From this leftist-progressive stand-point an attack on Islamism IS NOT an attack on all muslims. Far from it. Who is likely to be forced into a marriage under islamism? Yep, muslims.
secondly, as for the fear of inviting the far-right into the ‘discussion’ – and I have to use inverted commas here when referring to the far-right and discussion in the same sentence – The far-right are already involved.
We cannot ignore how many women and girls and gay men are forced into marriages they do not want, for fear of stimulating a far-right response.
We can and we will challenge the far-right and Islamism together.
May as well, they are both one and the same after-all.
Of course forced marriages, just like forcing any adult to do anything against their will, must be illegal. Unfortunately, this view is based upon the western, liberal value of individual freedom, something that is completely foreign to those raised in islamic cultures.
And therein lies the problem.. it seems as though Muslims that leave Islamic countries, for Western-minded societies such as Europe, or are born there to fundamental Muslim cultures, fail to see that the non-Muslims who are (I assume still) the majority of those countries, don’t want to suddenly change their way of living to the Muslim template. They seem to want to enforce their ways on everyone else, just as it is in those Islamic countries, and damn everyone who doesn’t agree. Unfortunately, the western governments are not standing up to this idea, and saying ‘Sorry, you can be Muslim and have your culture, but we’re not all becoming Muslim to not offend you and we refuse to change our ways to yours’. And if they break the laws of the country they live in, they shouldn’t get special treatment just because of their culture which they imported from eastern Islamic regions. You move to a country, you live by it’s laws.

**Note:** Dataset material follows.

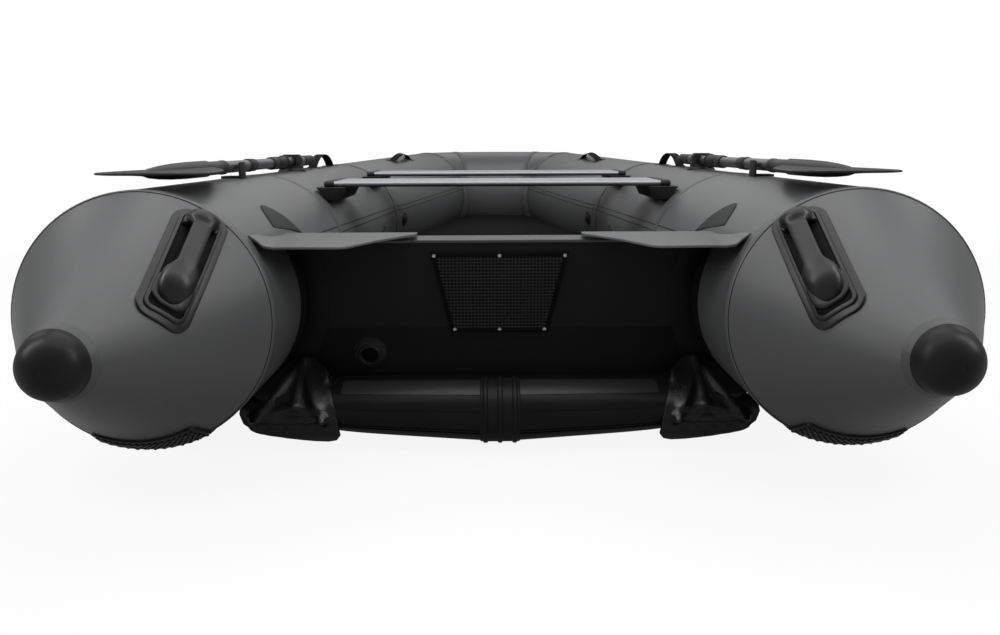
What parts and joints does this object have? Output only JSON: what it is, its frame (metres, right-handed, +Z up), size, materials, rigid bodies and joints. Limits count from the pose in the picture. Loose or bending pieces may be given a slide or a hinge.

I find the whole concept of forced marriage baffling — how can someone else choose your spouse, who you’ll hopefully live your whole adult life with, but you? But I expect such a modern American take on things rings hollow with those egotistic individuals who Think They Know Better. (I know my own mother was only reluctantly reconciled to my choice of spouse, because he wasn’t the Perfect Husband She’d Envisioned For Me since practically the day I was born.)
I see this as partly a restriction on the activities of female parents. If a woman can have a career, have a life outside her marriage, make plans, do things, do what she enjoys, her life expands, and her ambitions for her children are not such a prominent part of her life. But if she’s restricted to the home (as my mother was, not out of a sense that women should be restricted, but because she was the billing and financial end of the family business that Dad didn’t want exposed to his employees)she starts to focus on her daughters to live life through them.
I was married in 1980; my mother died in 2003. All through my married life, we argued over children (Husband and I chose not to have any, I’m an only child, and my mother desperately craved grandchildren), we argued over church (she could never accept my defection from Catholicism), we argued over fat and carbs and what constituted the size of a “normal” hamburger. But I was arguing with an increasingly old woman, confined for so many years to the house that she confined herself now, and it pained me.
Nowadays I have the sense that the bulk of her life was wasted, and I don’t intend to waste what’s left of mine.
I do shed a tear periodically for all the creative women whose lives are wasted for whatever reason — Shari’a, family business, caring for older relatives in a system without adequate support, etc. We ALL deserve more than that. We need to work so that all women have more than that.
I assume you meant “a majority of imprisoned females are in prison for ‘moral’ crimes,” not that majority of the female population of the country is in the slammer for “moral” crimes, right?
I agree, it won’t solve the problem, but it would show that society is against it. Laws against spousal abuse here in the States did not stop men from beating their wives, but it did put many in jail, at least overnight.